# Job
The lines to reproduce run from the first one through the line containing "bpy.data.objects.remove(obj)". Reproduce them exactly.

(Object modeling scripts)
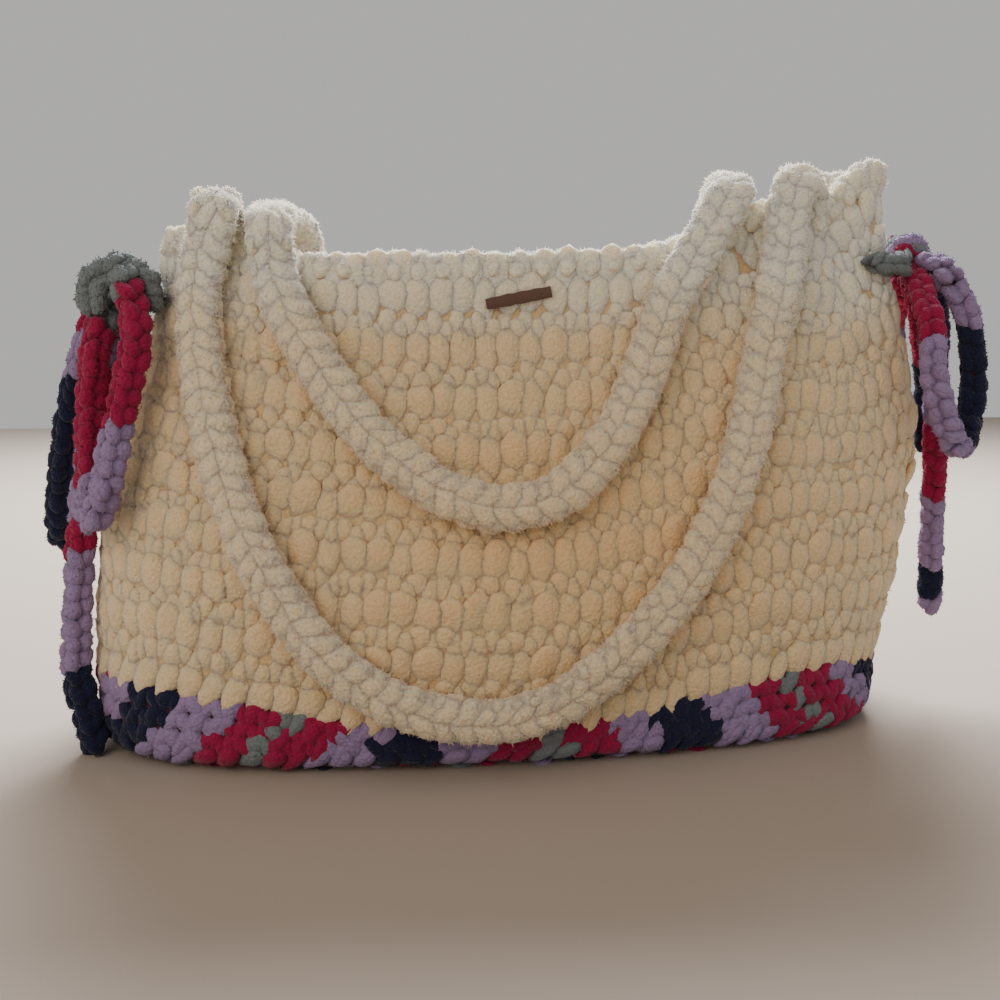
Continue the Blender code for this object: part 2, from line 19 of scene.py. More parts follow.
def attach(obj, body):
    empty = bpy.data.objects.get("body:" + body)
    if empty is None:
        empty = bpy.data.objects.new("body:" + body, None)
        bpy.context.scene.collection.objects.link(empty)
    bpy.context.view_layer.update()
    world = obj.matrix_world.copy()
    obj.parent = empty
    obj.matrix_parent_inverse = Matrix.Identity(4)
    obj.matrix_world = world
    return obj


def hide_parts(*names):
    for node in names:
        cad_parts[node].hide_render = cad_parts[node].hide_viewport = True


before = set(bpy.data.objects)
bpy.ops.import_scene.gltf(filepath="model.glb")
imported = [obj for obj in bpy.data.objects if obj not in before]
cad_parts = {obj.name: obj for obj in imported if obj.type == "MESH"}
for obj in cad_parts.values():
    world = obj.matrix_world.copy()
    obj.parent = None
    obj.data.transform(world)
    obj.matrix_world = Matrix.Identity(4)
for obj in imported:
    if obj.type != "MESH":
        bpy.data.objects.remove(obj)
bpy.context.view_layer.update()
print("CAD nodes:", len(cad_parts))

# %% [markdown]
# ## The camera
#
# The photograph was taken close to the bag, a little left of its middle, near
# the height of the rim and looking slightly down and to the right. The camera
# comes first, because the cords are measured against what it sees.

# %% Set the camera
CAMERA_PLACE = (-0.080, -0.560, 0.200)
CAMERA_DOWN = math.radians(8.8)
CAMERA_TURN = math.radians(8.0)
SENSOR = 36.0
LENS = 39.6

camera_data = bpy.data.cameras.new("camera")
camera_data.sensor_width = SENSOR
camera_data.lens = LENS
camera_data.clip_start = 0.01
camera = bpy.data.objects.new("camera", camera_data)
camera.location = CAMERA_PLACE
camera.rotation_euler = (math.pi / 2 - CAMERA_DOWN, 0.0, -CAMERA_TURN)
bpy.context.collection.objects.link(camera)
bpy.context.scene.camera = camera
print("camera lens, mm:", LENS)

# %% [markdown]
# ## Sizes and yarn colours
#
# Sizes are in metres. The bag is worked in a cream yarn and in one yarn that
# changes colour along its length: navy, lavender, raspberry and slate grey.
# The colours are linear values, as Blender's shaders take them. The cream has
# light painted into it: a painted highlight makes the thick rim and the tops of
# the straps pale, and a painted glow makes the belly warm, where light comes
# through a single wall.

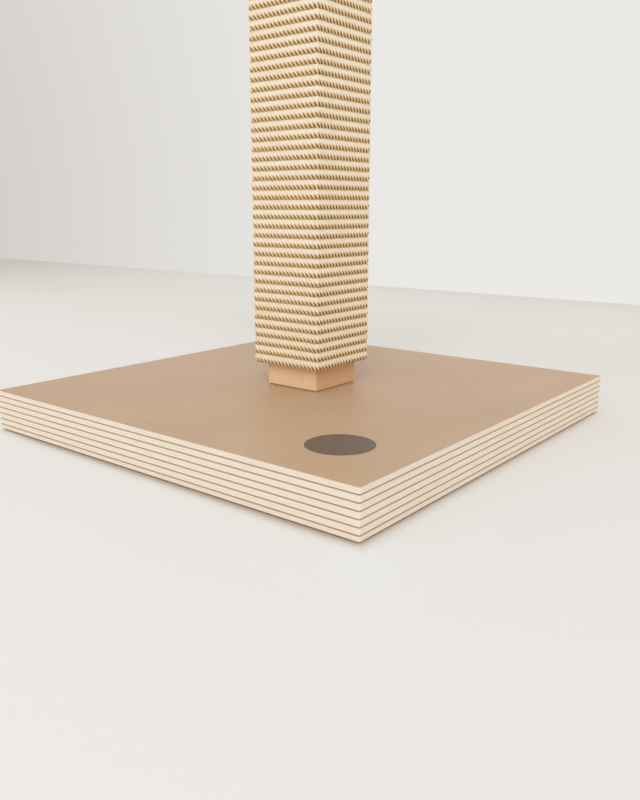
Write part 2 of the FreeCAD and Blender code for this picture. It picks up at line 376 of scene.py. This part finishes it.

# Result of the exercise
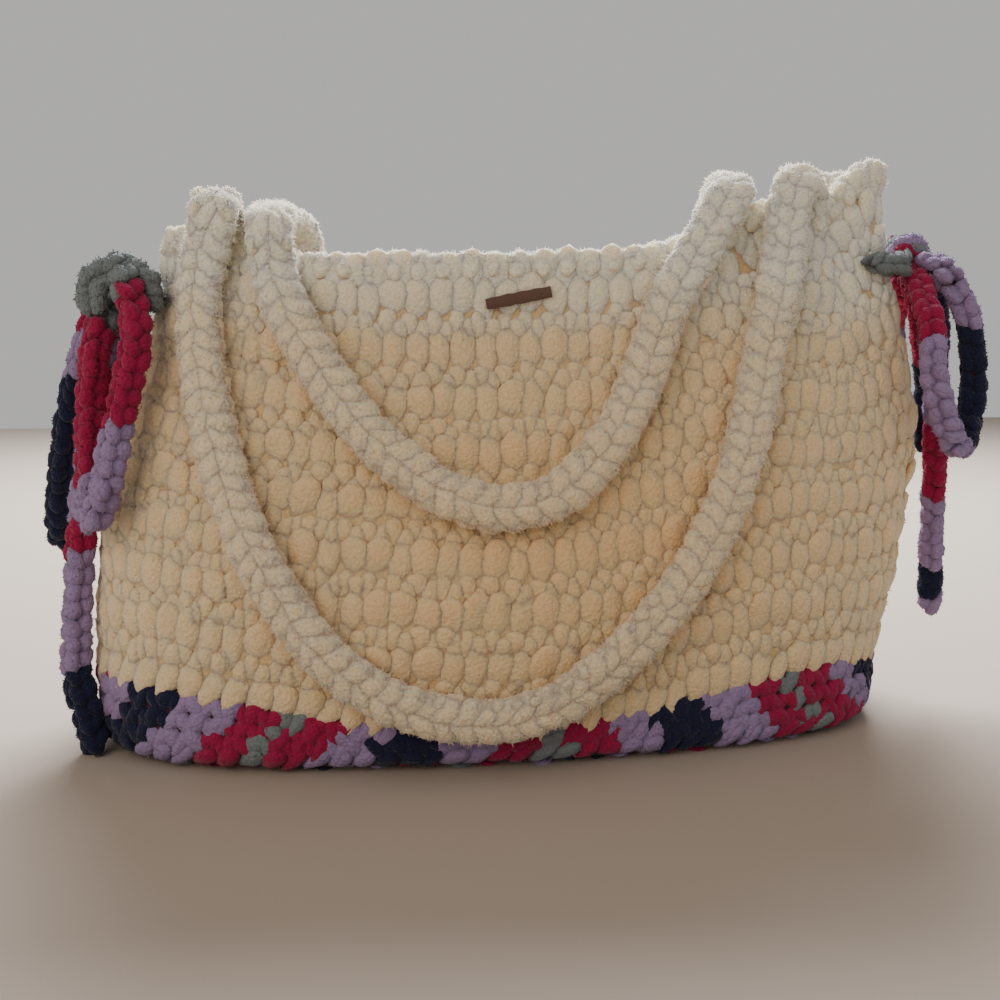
Continue the Blender code for this object: part 2, from line 19 of scene.py. More parts follow.
def attach(obj, body):
    empty = bpy.data.objects.get("body:" + body)
    if empty is None:
        empty = bpy.data.objects.new("body:" + body, None)
        bpy.context.scene.collection.objects.link(empty)
    bpy.context.view_layer.update()
    world = obj.matrix_world.copy()
    obj.parent = empty
    obj.matrix_parent_inverse = Matrix.Identity(4)
    obj.matrix_world = world
    return obj


def hide_parts(*names):
    for node in names:
        cad_parts[node].hide_render = cad_parts[node].hide_viewport = True


before = set(bpy.data.objects)
bpy.ops.import_scene.gltf(filepath="model.glb")
imported = [obj for obj in bpy.data.objects if obj not in before]
cad_parts = {obj.name: obj for obj in imported if obj.type == "MESH"}
for obj in cad_parts.values():
    world = obj.matrix_world.copy()
    obj.parent = None
    obj.data.transform(world)
    obj.matrix_world = Matrix.Identity(4)
for obj in imported:
    if obj.type != "MESH":
        bpy.data.objects.remove(obj)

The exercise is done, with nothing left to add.